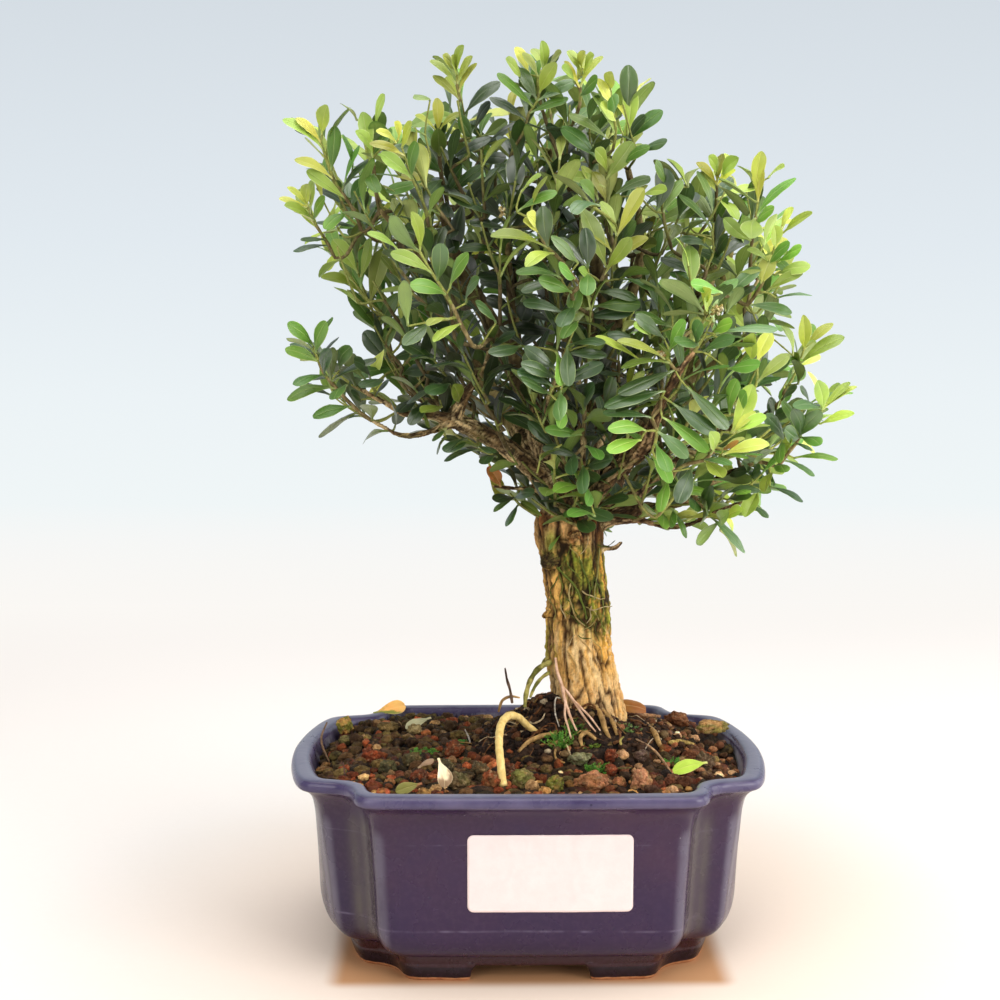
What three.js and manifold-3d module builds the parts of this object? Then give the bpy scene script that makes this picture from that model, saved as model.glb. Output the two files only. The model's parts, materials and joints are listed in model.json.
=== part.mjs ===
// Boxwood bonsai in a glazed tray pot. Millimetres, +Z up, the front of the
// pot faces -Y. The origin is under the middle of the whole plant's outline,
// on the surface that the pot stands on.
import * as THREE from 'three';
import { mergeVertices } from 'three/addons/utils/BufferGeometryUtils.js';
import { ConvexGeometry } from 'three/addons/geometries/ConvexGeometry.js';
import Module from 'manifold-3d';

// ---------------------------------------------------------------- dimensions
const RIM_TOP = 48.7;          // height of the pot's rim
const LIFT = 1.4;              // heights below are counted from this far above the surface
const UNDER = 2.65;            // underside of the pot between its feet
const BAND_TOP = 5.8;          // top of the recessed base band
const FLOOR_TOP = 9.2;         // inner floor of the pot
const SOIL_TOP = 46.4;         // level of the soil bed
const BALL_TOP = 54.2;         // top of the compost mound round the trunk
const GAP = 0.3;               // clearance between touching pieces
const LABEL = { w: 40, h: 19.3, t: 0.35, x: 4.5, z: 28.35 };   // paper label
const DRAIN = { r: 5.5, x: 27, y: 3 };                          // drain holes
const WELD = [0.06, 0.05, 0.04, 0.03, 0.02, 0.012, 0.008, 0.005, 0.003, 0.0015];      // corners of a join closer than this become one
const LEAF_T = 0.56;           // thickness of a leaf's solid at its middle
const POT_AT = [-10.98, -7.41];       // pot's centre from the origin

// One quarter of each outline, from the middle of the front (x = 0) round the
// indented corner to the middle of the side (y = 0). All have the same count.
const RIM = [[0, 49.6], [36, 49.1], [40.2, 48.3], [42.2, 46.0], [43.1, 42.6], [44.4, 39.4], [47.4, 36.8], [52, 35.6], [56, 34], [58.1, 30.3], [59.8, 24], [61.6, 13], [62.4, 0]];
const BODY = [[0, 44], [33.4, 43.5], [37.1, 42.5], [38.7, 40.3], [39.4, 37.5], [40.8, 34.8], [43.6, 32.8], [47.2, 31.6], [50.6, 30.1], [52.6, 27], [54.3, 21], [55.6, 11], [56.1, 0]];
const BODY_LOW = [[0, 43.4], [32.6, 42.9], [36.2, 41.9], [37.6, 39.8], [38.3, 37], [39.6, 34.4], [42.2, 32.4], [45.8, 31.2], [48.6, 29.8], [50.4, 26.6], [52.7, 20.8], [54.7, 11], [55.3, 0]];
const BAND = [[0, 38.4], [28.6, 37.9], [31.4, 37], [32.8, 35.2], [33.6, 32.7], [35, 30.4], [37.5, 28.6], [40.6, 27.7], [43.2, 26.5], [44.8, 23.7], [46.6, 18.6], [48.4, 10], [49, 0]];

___

* [What to work on] Output nothing but the number of lines in the data containing the string "this".

* [The answer] 3